Sudan says 'repelled' Ethiopian forces in border area

Sudan soldiers

Soldiers of the Sudan People Liberation Army (SPLA) sit in a pick-up truck at the military base in Malakal, northern South Sudan, on October 16, 2016.

Photo credit: Alex McBride | AFP

Khartoum,

Sudan's military said Sunday it had "repelled the incursion of Ethiopian forces" in the disputed border area of Al-Fashaqa, near the conflict-ridden region of Tigray.

"Military forces have repelled the incursion of Ethiopian forces in the district of Om Barakeet, forcing them to retreat," said Brigadier Al-Taher Abu Haga, the army's media advisor, in a statement.

Om Barakeet lies in the contested Al-Fashaqa area, where Ethiopian farmers cultivate fertile land claimed by Sudan, next to the Tigray region of Ethiopia.

Khartoum stationed troops in Al-Fashaqa in November, around the time Ethiopian Prime Minister Abiy Ahmed, winner of the 2019 Nobel Peace Prize, sent troops into Tigray to oust the region's ruling party.

The bloody conflict killed thousands of people and pushed more than 400,000 into famine, according to United Nations. Tens of thousands of Tigrayans have also fled into Sudan.

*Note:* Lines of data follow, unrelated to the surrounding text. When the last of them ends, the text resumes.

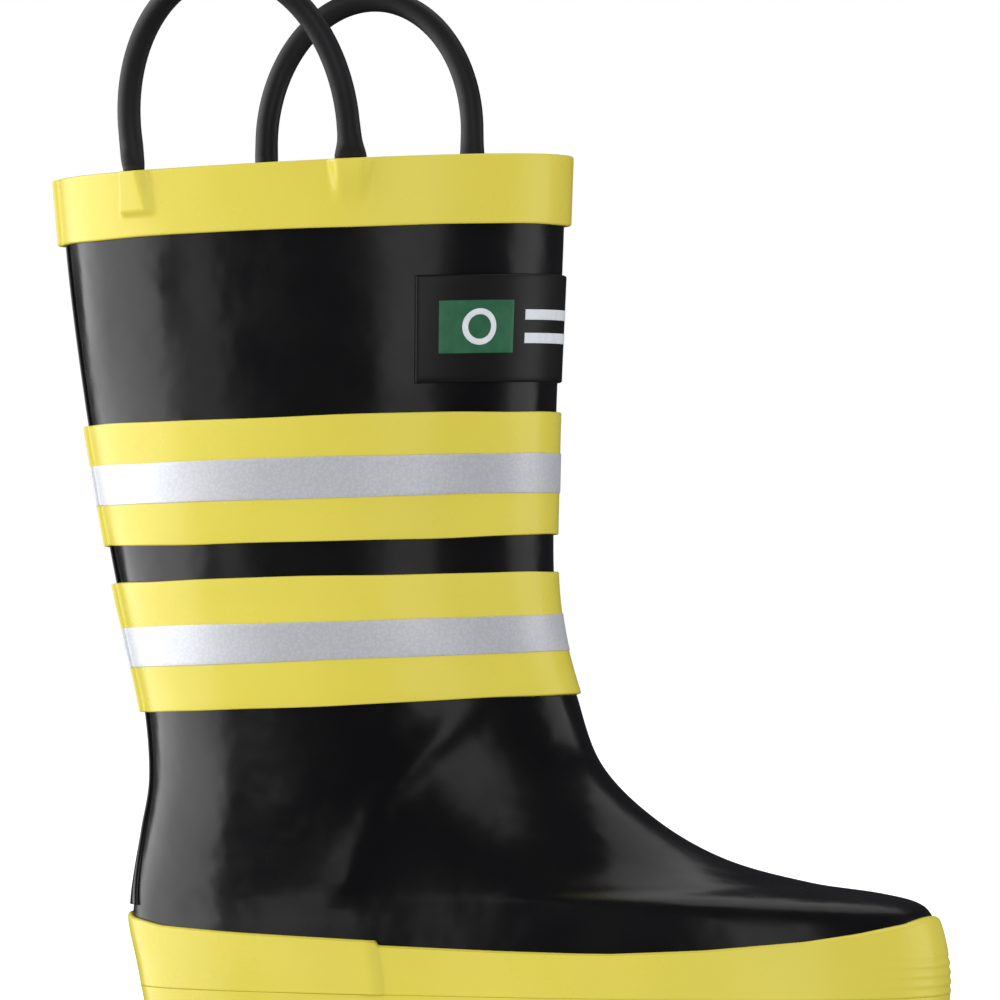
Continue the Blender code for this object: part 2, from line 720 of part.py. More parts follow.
def make_handle(side, handle):
    ends = []
    for place, angle, width in zip(("front", "rear"), handle["roots"], handle["widths"]):
        theta = math.radians(angle)
        make_root(f"handle_{side}_root_{place}", theta, width)
        rim, _, up, out = root_frame(theta)
        ends.append(rim + up * HINGE_RISE + out * STUB_OUT)
    pivot = (ends[0] + ends[1]) / 2.0
    along = (ends[0] - ends[1]) / 2.0
    half_span = np.linalg.norm(along)
    along /= half_span
    lean = math.radians(handle["lean"])
    rise = np.array([0.0, math.sin(lean), math.cos(lean)])
    rise -= along * rise.dot(along)
    rise /= np.linalg.norm(rise)

    track = []
    for share in (0.97, 0.85, 0.55, 0.0):
        track.append((half_span, -HANDLE_R * share, math.sqrt(1.0 - share * share)))
    arch = handle["height"] - LEG_STRAIGHT
    for turn in np.linspace(0.0, math.pi, 17):
        track.append((half_span * math.cos(turn), LEG_STRAIGHT + arch * math.sin(turn), 1.0))
    track += [(-x, z, size) for x, z, size in reversed(track[:4])]

    curve = bpy.data.curves.new(f"handle_{side}_loop", "CURVE")
    curve.dimensions = "3D"
    curve.bevel_depth = HANDLE_R * MM
    curve.bevel_resolution = 2
    curve.use_fill_caps = True
    spline = curve.splines.new("POLY")
    spline.points.add(len(track) - 1)
    for point, (x, z, size) in zip(spline.points, track):
        place = (along * x + rise * z) * MM
        point.co = (place[0], place[1], place[2], 1.0)
        point.radius = size
    loop = bpy.data.objects.new(f"handle_{side}_loop", curve)
    loop.location = (pivot - FRAME_CENTRE) * MM
    parts.objects.link(loop)
    finish_material(loop, BLACK, 0.45)


clear_scene()
make_upper()
make_back_strip()
make_lining()
make_stiffeners()
make_bands()
make_top_band()
make_label()
make_foxing()
make_outsole()
make_footbed()
for handle_side, handle_sizes in HANDLES.items():
    make_handle(handle_side, handle_sizes)
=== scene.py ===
"""The finished look of the child's rubber fire boot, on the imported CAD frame.

Lengths are in millimetres in the foot's own axes, as in part.py, and are scaled and
shifted to the row frame when a mesh is made. The surface functions repeat part.py's
on arrays, so that each piece is a fine version of its CAD node.
"""

import math

import bmesh
import bpy
import numpy as np
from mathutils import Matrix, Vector


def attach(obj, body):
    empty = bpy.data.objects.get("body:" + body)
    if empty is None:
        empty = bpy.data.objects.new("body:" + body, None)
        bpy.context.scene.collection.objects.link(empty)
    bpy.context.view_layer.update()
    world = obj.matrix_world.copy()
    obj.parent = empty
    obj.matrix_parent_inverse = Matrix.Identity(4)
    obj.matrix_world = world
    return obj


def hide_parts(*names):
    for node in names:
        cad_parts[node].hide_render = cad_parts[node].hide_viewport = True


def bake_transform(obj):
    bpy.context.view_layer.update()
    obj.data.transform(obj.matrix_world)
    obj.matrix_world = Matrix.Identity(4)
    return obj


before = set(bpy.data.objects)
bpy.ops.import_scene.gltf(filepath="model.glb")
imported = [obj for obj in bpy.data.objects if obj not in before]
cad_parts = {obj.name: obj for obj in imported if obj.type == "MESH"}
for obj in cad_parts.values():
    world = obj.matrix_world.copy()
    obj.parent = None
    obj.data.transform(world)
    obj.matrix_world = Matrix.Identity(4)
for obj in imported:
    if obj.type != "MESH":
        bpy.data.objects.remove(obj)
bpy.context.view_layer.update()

MM = 0.001
FRAME_CENTRE = np.array([-12.355, -0.402, 0.0])

SLICES = np.array([
    (-96.0, 14.0, 95.6, 14.0, 36.0, 0.66, 2.30, 2.50),
    (-98.9, 27.0, 97.4, 27.0, 36.6, 0.66, 2.30, 2.50),
    (-101.8, 37.0, 96.0, 39.0, 36.0, 0.65, 2.25, 2.45),
    (-102.4, 40.3, 93.0, 43.8, 35.4, 0.64, 2.20, 2.40),
    (-102.3, 42.8, 84.0, 46.4, 34.8, 0.62, 2.15, 2.35),
    (-101.9, 46.6, 66.0, 49.0, 33.6, 0.57, 2.10, 2.30),
    (-100.9, 52.6, 45.0, 54.6, 33.0, 0.51, 2.05, 2.20),
    (-99.2, 61.0, 28.0, 64.0, 33.2, 0.47, 2.05, 2.15),
    (-97.0, 73.2, 14.5, 77.0, 34.2, 0.45, 2.05, 2.10),
    (-97.9, 89.3, 8.0, 93.6, 36.0, 0.46, 2.05, 2.10),
    (-101.2, 104.5, 3.7, 108.0, 37.4, 0.47, 2.10, 2.10),
    (-105.0, 120.5, 1.9, 123.4, 38.4, 0.48, 2.10, 2.10),
    (-109.8, 145.0, 2.0, 148.0, 39.6, 0.49, 2.15, 2.10),
    (-113.1, 165.0, 2.4, 168.0, 40.4, 0.50, 2.20, 2.15),
    (-116.7, 192.0, 3.7, 196.0, 41.2, 0.50, 2.20, 2.20),
    (-119.3, 217.9, 4.7, 223.2, 42.0, 0.50, 2.20, 2.20),
])
STEPS = np.maximum(
    np.hypot(np.diff(SLICES[:, 0]), np.diff(SLICES[:, 1])),
    np.hypot(np.diff(SLICES[:, 2]), np.diff(SLICES[:, 3])),
)
LEVELS = np.concatenate([[0.0], np.cumsum(STEPS)])
TOP = LEVELS[-1]

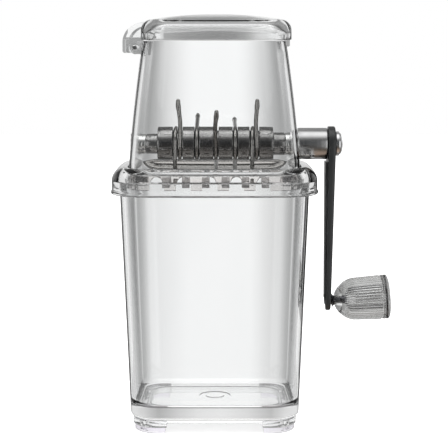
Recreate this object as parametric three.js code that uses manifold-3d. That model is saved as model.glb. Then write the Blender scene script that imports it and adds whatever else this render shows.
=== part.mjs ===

The border dispute feeds into wider tensions in the region, including over Ethiopia's controversial Blue Nile dam.

Sudan, along with Egypt, has been locked in a bitter dispute over Ethiopia's mega-dam for a decade. Both downstream countries, dependent on the river for most of their water, see the Grand Ethiopian Renaissance Dam as an existential threat.